▶ [The records]

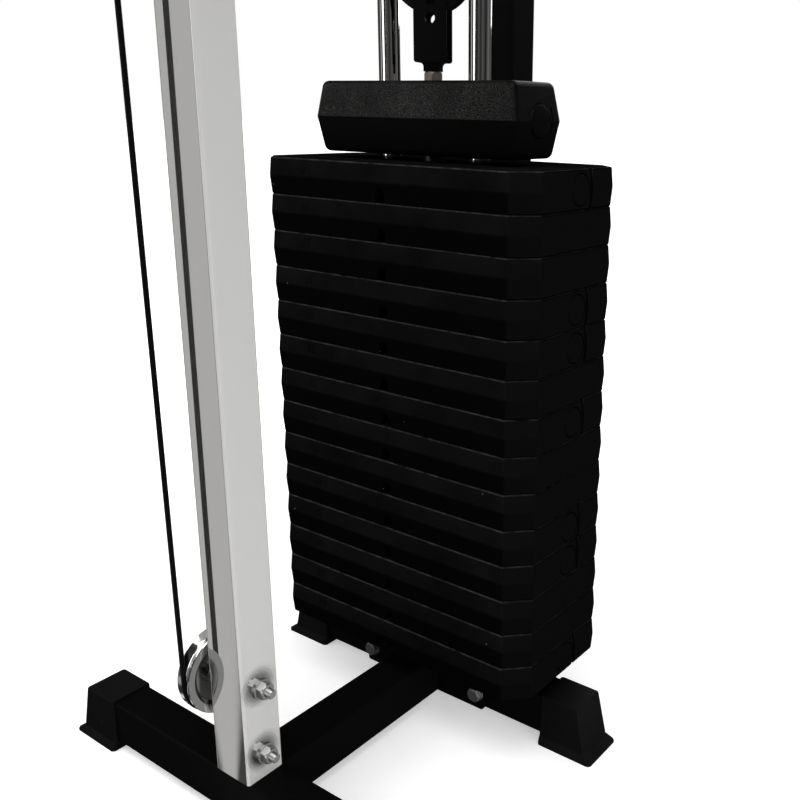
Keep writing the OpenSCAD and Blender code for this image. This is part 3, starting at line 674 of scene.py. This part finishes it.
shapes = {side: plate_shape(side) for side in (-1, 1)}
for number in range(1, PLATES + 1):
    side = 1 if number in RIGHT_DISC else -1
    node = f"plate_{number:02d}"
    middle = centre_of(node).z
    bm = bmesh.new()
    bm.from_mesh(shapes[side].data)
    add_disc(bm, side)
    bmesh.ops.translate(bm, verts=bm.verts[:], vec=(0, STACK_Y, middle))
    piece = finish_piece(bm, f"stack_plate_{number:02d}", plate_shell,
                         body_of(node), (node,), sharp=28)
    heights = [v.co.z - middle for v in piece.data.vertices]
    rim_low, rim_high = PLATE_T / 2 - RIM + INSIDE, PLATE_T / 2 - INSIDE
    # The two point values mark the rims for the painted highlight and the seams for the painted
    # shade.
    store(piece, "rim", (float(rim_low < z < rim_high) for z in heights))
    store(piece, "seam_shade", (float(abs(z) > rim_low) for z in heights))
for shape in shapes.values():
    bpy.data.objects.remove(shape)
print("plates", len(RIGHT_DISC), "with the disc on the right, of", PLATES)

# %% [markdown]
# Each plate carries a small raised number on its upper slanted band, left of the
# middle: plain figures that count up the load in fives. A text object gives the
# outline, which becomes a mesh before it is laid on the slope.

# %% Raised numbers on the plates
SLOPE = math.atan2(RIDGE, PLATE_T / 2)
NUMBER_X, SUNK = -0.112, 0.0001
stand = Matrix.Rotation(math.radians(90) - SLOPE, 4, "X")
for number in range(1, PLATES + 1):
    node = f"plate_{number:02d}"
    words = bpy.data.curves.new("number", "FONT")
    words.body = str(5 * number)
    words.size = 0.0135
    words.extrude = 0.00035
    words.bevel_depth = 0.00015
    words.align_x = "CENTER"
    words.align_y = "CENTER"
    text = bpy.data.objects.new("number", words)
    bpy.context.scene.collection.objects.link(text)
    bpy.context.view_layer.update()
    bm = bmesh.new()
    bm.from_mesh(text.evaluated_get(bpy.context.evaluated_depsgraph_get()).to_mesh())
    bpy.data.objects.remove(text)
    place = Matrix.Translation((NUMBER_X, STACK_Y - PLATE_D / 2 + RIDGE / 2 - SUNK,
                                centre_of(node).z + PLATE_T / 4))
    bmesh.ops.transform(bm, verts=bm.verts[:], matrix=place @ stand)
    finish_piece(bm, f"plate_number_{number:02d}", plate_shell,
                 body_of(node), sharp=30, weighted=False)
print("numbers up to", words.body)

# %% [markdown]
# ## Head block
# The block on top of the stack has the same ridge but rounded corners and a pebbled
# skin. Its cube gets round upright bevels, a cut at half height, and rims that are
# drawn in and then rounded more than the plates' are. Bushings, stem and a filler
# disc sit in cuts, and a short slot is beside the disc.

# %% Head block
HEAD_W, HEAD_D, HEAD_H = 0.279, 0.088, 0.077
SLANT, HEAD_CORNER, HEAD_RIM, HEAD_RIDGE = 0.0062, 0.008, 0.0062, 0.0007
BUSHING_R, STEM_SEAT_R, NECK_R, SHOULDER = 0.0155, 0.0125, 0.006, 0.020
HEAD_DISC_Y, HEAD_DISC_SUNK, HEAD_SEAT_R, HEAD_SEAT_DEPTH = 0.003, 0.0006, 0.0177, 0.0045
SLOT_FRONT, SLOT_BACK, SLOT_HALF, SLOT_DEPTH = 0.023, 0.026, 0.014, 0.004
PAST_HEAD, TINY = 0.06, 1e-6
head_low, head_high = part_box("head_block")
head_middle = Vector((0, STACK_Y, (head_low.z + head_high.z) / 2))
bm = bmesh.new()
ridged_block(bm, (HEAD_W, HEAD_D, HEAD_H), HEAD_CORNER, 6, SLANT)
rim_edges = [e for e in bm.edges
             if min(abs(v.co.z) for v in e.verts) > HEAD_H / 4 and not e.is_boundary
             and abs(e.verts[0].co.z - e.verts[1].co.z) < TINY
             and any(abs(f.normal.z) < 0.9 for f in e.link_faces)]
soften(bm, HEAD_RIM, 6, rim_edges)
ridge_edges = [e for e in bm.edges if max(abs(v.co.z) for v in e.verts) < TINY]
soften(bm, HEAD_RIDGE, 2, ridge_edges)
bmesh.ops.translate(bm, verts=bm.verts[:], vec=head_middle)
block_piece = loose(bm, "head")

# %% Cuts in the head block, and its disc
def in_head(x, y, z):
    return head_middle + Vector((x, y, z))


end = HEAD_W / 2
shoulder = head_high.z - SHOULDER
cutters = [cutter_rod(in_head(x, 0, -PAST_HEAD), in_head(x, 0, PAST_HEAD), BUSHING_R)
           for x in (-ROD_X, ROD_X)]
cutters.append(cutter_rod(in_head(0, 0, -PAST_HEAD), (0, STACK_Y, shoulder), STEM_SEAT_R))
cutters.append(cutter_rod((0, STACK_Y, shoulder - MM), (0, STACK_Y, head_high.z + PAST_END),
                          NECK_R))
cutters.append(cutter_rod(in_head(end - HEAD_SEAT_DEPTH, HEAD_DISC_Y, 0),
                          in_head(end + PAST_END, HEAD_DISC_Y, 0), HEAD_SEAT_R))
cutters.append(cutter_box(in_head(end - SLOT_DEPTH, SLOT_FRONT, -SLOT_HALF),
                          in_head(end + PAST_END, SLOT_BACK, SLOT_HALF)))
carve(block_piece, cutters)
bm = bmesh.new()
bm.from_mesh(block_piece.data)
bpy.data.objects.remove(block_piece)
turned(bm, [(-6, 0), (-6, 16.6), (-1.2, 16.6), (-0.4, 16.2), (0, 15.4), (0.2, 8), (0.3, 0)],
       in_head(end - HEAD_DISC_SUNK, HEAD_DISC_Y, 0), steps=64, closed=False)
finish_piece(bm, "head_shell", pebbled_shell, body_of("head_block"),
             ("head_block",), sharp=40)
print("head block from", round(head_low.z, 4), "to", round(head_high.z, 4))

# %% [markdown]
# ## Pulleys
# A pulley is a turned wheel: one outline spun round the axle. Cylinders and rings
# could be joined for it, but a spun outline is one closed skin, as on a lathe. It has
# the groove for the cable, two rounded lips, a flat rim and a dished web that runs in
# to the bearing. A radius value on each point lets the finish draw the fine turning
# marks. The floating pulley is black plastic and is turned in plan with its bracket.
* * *
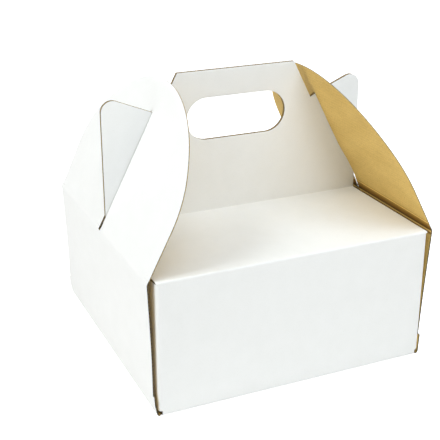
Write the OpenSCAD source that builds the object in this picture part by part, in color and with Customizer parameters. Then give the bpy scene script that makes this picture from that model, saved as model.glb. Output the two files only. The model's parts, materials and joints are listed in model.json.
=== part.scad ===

▶ [Exercise brief] Within the material above, transcribe exactly the lines that run from the line holding "Keep writing the" through the line holding "the disc on".

▶ [Written response]
Keep writing the OpenSCAD and Blender code for this image. This is part 3, starting at line 674 of scene.py. This part finishes it.
shapes = {side: plate_shape(side) for side in (-1, 1)}
for number in range(1, PLATES + 1):
    side = 1 if number in RIGHT_DISC else -1
    node = f"plate_{number:02d}"
    middle = centre_of(node).z
    bm = bmesh.new()
    bm.from_mesh(shapes[side].data)
    add_disc(bm, side)
    bmesh.ops.translate(bm, verts=bm.verts[:], vec=(0, STACK_Y, middle))
    piece = finish_piece(bm, f"stack_plate_{number:02d}", plate_shell,
                         body_of(node), (node,), sharp=28)
    heights = [v.co.z - middle for v in piece.data.vertices]
    rim_low, rim_high = PLATE_T / 2 - RIM + INSIDE, PLATE_T / 2 - INSIDE
    # The two point values mark the rims for the painted highlight and the seams for the painted
    # shade.
    store(piece, "rim", (float(rim_low < z < rim_high) for z in heights))
    store(piece, "seam_shade", (float(abs(z) > rim_low) for z in heights))
for shape in shapes.values():
    bpy.data.objects.remove(shape)
print("plates", len(RIGHT_DISC), "with the disc on the right, of", PLATES)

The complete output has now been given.